In the parable of the Prodigal Son, we learn that whenever we wander from the love of the Father, we are lost. We see this in the younger son who rebelled against his father and ran away from home. We also see it in the elder brother who remained obedient to the Father but was equally lost. He too had wandered from the love of the Father. As Henri Nouwen has written:

The lostness of the elder son . . . is much harder to identify. After all, he did all the right things. He was obedient, dutiful, law-abiding, and hardworking. . . . Outwardly, the elder son was faultless. But when confronted by his father’s joy at the return of his younger brother, a dark power erupts in him and boils to the surface. . . .

There are many elder sons and elder daughters who are lost while still at home. And it is this lostness—characterized by judgment and condemnation, anger and resentment, bitterness and jealousy—that is so pernicious and damaging to the human heart. . . . There is so much frozen anger among the people who are so concerned about avoiding “sin.” . . .

I recognize the elder son in me. Often I catch myself complaining about little rejections, little impolitenesses, little negligences. Time and again I discover within me that murmuring, whining, grumbling, lamenting, and griping that go on and on even against my will.a

Jesus’ parable of the Prodigal Son reminds us how quickly and easily we can become the elder brother—bitter, judgmental, grumbling, jealous, and proud.

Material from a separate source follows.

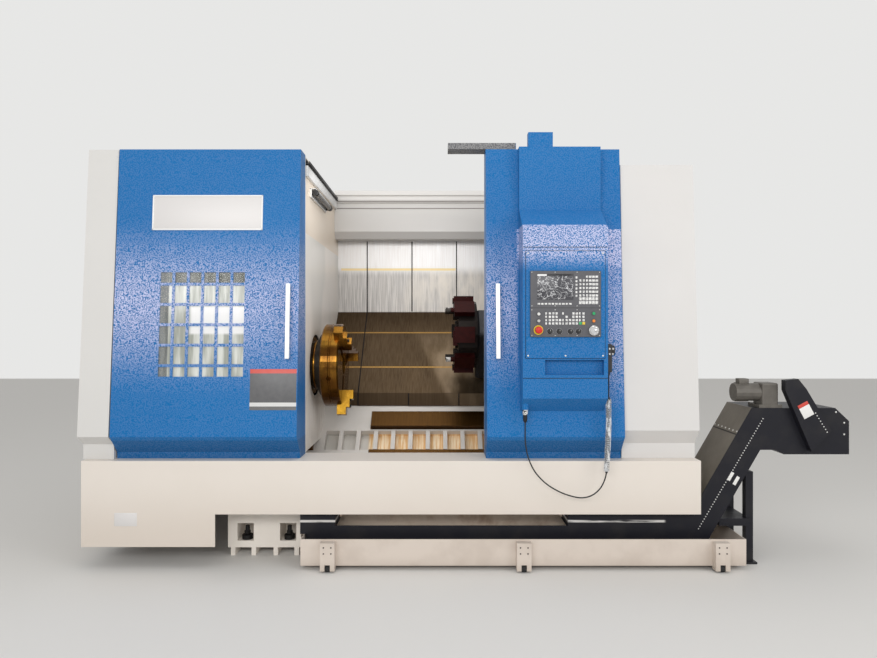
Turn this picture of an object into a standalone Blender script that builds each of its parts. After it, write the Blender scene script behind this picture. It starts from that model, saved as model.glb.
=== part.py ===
"""CNC turning lathe with a 45 degree slant bed, in metres, +Z up.

The front of the machine faces -Y, the spindle points along +X, and the origin lies on the floor
under the middle of the machine. The depth of a piece is given as its setback behind the front
sheet of the base, and its place along the machine from the left end or from the doorway's edges.
Inside, slope_point gives places on the slanted bed: along counts up the slope from the spindle's
axis, and above counts square to it, towards the operator.
"""
import math

import bmesh
import bpy
from mathutils import Matrix, Vector

# Driving dimensions of the whole machine
OVERALL_LENGTH = 4.64
OVERALL_DEPTH = 2.1
ENCLOSURE_LENGTH = 3.708
ENCLOSURE_HEIGHT = 2.53
BASE_TOP = 0.644
SPINDLE_HEIGHT = 1.181
SPINDLE_SETBACK = 0.63
HEAD_BAY = 1.303
DOORWAY_WIDTH = 1.131
RIGHT_DOOR_WIDTH = 0.818
PILLAR_WIDTH = 0.185

# Sheet metal and clearances
SHEET = 0.004
SEAT_GAP = 0.0003
RUNNING_GAP = 0.008
OVERRUN = 0.05

# Reach of the console and its controls in front of the base sheet
CONSOLE_REACH = 0.125
COVER_PLATE_THICKNESS = 0.004
PANEL_THICKNESS = 0.012
HANDWHEEL_REACH = 0.04

# Bed and way covers, measured from the spindle's axis square to the slope
BED_DROP = 0.503
WAY_COVER_DROP = 0.424
SLOPE = math.radians(45)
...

It also offers one of the most vivid pictures in Scripture of the love of God, a love that invites us to turn to him over and over again, all day and every day.

Question to Consider

In what areas of life might your pursuit of “getting things done” or “doing right things” be more important to you than seeking a loving relationship with God and others?


Father, it is so easy for me to get lost in anger, resentment, or jealousy of others, and fail to hear your voice of love calling me home. Melt away my resentments and unforgiveness toward others with your love. And free me to love others with your love. In Jesus’ name, amen.

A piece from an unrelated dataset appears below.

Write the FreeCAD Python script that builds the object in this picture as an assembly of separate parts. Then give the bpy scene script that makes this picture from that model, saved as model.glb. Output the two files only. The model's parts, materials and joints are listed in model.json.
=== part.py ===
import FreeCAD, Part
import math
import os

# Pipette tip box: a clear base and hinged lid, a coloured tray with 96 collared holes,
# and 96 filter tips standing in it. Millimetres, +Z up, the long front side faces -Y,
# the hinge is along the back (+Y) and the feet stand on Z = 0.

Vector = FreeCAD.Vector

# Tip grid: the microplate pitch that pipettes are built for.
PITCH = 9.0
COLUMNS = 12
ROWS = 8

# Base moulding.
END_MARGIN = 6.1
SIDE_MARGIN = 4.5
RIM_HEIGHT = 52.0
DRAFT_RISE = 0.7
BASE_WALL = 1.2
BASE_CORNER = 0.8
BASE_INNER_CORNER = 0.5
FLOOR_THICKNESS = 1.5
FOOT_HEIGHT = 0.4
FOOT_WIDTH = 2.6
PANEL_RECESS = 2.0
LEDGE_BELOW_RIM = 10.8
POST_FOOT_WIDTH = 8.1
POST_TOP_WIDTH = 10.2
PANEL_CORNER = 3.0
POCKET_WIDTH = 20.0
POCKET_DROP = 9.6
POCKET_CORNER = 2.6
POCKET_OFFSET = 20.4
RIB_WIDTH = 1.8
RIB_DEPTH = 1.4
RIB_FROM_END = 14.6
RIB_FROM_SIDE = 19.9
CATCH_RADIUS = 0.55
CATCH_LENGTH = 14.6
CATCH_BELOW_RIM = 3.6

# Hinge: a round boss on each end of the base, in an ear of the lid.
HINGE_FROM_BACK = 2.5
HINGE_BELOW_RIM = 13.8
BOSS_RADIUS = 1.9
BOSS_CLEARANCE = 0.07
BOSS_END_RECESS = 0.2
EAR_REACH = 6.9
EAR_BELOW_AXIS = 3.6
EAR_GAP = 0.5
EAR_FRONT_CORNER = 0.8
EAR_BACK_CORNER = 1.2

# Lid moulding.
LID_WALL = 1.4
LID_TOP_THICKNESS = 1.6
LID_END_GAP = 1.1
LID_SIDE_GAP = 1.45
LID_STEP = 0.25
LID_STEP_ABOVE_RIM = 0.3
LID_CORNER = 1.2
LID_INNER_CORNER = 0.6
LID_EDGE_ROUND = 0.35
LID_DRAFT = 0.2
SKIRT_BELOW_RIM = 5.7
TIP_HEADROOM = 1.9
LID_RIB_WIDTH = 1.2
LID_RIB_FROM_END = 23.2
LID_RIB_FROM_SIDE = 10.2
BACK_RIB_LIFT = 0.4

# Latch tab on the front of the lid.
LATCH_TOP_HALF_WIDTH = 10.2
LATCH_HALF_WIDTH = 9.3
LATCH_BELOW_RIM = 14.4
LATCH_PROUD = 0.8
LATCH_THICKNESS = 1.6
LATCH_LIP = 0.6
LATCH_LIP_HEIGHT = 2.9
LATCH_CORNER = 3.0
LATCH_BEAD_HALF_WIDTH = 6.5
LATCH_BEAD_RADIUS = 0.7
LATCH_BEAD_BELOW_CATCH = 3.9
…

Conclude with Silence (2 minutes)


Silence and Stillness before God (2 minutes)

Scripture Reading: Luke 4:42–44; 5:15

At daybreak, Jesus went out to a solitary place. The people were looking for him and when they came to where he was, they tried to keep him from leaving them. But he said, “I must proclaim the good news of the kingdom of God to the other towns also, because that is why I was sent.” And he kept on preaching in the synagogues of Judea. . . .

Yet the news about him spread all the more, so that crowds of people came to hear him and to be healed of their sicknesses. But Jesus often withdrew to lonely places and prayed.

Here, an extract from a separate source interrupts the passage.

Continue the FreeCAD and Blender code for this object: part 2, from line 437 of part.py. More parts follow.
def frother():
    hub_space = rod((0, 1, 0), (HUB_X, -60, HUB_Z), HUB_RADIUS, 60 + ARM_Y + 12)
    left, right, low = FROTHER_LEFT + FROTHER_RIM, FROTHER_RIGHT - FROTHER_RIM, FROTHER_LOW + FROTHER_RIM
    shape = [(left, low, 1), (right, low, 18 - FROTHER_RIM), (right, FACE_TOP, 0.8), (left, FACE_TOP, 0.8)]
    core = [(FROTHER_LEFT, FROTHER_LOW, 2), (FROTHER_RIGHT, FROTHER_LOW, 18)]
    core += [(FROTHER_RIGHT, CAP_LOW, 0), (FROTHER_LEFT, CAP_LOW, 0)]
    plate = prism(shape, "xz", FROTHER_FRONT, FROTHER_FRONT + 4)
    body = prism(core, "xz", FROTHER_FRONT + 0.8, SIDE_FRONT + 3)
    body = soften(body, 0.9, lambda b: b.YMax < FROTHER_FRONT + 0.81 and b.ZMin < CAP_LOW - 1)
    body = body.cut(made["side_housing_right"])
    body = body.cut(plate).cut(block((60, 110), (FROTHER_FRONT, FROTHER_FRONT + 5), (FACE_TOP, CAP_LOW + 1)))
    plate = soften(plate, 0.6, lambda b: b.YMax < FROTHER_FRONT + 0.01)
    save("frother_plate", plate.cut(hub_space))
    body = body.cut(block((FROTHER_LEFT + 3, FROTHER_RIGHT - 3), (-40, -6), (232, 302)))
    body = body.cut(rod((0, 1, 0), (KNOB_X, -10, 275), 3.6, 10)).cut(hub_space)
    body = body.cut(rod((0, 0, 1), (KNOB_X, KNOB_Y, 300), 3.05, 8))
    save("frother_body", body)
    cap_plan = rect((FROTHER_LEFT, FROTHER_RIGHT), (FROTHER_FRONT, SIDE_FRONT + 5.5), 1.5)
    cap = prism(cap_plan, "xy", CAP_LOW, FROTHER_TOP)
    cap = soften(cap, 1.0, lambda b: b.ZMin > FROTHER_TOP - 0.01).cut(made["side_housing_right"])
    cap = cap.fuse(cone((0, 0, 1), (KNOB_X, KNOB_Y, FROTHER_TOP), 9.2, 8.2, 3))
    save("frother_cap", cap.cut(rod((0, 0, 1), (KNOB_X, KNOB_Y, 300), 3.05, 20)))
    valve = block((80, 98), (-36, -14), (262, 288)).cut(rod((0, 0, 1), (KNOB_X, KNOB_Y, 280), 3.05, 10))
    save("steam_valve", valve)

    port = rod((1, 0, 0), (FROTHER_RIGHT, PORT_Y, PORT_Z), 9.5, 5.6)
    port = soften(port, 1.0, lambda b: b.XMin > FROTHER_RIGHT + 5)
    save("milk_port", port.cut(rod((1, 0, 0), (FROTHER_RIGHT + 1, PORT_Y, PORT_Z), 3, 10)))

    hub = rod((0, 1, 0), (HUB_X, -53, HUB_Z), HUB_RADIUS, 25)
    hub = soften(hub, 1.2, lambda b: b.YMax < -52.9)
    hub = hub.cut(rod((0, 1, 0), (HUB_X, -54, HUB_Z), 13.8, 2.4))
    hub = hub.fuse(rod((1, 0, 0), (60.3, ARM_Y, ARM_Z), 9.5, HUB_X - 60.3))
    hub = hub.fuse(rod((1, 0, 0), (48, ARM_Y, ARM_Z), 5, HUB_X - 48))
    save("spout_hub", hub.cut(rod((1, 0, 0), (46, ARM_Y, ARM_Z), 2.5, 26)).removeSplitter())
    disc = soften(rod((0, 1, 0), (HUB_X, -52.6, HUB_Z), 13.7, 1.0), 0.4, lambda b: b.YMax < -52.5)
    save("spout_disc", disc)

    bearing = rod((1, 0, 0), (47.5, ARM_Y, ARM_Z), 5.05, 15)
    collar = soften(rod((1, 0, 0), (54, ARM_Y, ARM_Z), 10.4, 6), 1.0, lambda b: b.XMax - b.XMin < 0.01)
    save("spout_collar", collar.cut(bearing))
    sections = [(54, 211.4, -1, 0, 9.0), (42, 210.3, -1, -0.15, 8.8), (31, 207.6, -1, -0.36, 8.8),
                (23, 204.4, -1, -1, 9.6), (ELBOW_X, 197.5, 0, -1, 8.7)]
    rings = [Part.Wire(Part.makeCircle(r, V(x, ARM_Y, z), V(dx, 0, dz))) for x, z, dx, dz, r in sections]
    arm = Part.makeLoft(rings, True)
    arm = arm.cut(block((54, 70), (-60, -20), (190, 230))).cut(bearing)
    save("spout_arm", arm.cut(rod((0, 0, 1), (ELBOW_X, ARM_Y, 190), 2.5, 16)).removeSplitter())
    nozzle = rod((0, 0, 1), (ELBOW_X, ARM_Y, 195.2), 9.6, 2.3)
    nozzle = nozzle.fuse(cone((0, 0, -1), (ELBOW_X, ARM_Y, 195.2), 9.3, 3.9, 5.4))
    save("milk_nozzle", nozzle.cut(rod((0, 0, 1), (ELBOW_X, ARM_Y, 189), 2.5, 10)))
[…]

On April 9, 1945, German pastor and theologian Dietrich Bonhoeffer was executed for his resistance to Hitler’s Nazi regime. During his years of resistance, he penned these famous words in his book Life Together:

Whoever cannot be alone should beware of community. Such people will only do harm to themselves and to the community. Alone you stood before God when God called you. Alone you had to obey God’s voice. Alone you had to take up your cross, had to struggle and pray, and alone you will die and give an account to God. You cannot avoid yourself; for it is precisely God has singled you out. . . .

But the reverse is also true: Whoever cannot stand being in community should beware of being alone. You are called into the community of faith; the call was not meant for you alone. . . . You are not alone, even when you die. . . . If you neglect the community of other Christians, you reject the call of Jesus Christ, and thus your being alone can only be harmful for you.b

Bonhoeffer warns us that when we do not take time to be alone in God’s presence, we become dangerous or harmful to others. We may demand people meet our needs for love, approval, and self-worth—a weight too heavy for them to bear. We may feed off others in inappropriate ways and cause damage. We need people, but they can never fully fill us with the perfect love that can only be given by God. For this reason, it is vital that we consistently practice silence and stillness with God.

Question to Consider

Consider your present balance between solitude and community. To what degree is it adequate for you to be growing in love for God, others, and yourself?


Lord, I confess to you that I am not sure I can discern the appropriate balance of solitude and community at this juncture of my life. I ask you to lead me on this journey. Help me to be intentional in pursuing both stillness with you and engagement in healthy community with others. I ask this in Jesus’ name, amen.

Conclude with Silence (2 minutes)

a Henri J. M. Nouwen, Return of the Prodigal Son: A Meditation on Fathers, Brothers, and Sons (New York: Doubleday, 1992), 66–67.

b Geffrey B. Kelly and F. Burton Nelson, eds., A Testament to Freedom: The Essential Writings of Dietrich Bonhoeffer (New York: HarperCollins, 1990, 1995), 332–33.